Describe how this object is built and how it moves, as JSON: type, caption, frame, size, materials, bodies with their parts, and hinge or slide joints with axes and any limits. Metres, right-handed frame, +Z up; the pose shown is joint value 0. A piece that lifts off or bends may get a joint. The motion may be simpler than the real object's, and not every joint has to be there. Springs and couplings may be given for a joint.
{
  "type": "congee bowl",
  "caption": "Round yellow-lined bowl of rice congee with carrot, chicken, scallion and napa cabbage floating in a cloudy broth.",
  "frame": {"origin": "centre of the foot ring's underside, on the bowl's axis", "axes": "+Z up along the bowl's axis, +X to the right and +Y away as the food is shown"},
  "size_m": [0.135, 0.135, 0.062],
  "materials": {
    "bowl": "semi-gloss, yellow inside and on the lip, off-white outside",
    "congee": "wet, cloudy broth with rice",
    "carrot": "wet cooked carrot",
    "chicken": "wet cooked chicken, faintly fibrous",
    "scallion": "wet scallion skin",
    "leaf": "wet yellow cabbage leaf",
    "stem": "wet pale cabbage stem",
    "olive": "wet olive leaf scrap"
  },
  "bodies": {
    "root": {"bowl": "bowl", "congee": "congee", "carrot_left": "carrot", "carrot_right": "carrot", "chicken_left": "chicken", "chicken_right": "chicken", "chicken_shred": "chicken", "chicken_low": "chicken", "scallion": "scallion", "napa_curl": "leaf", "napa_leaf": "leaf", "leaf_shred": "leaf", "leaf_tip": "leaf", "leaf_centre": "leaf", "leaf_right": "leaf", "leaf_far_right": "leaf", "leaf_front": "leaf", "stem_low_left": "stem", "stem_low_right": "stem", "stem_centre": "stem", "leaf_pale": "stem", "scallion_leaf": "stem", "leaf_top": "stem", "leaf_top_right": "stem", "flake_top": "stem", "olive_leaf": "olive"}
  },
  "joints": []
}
========================================================================
Write out the full listing, keeping every line exactly as it is.

Exercise response =>
Describe how this object is built and how it moves, as JSON: type, caption, frame, size, materials, bodies with their parts, and hinge or slide joints with axes and any limits. Metres, right-handed frame, +Z up; the pose shown is joint value 0. A piece that lifts off or bends may get a joint. The motion may be simpler than the real object's, and not every joint has to be there. Springs and couplings may be given for a joint.
{
  "type": "congee bowl",
  "caption": "Round yellow-lined bowl of rice congee with carrot, chicken, scallion and napa cabbage floating in a cloudy broth.",
  "frame": {"origin": "centre of the foot ring's underside, on the bowl's axis", "axes": "+Z up along the bowl's axis, +X to the right and +Y away as the food is shown"},
  "size_m": [0.135, 0.135, 0.062],
  "materials": {
    "bowl": "semi-gloss, yellow inside and on the lip, off-white outside",
    "congee": "wet, cloudy broth with rice",
    "carrot": "wet cooked carrot",
    "chicken": "wet cooked chicken, faintly fibrous",
    "scallion": "wet scallion skin",
    "leaf": "wet yellow cabbage leaf",
    "stem": "wet pale cabbage stem",
    "olive": "wet olive leaf scrap"
  },
  "bodies": {
    "root": {"bowl": "bowl", "congee": "congee", "carrot_left": "carrot", "carrot_right": "carrot", "chicken_left": "chicken", "chicken_right": "chicken", "chicken_shred": "chicken", "chicken_low": "chicken", "scallion": "scallion", "napa_curl": "leaf", "napa_leaf": "leaf", "leaf_shred": "leaf", "leaf_tip": "leaf", "leaf_centre": "leaf", "leaf_right": "leaf", "leaf_far_right": "leaf", "leaf_front": "leaf", "stem_low_left": "stem", "stem_low_right": "stem", "stem_centre": "stem", "leaf_pale": "stem", "scallion_leaf": "stem", "leaf_top": "stem", "leaf_top_right": "stem", "flake_top": "stem", "olive_leaf": "olive"}
  },
  "joints": []
}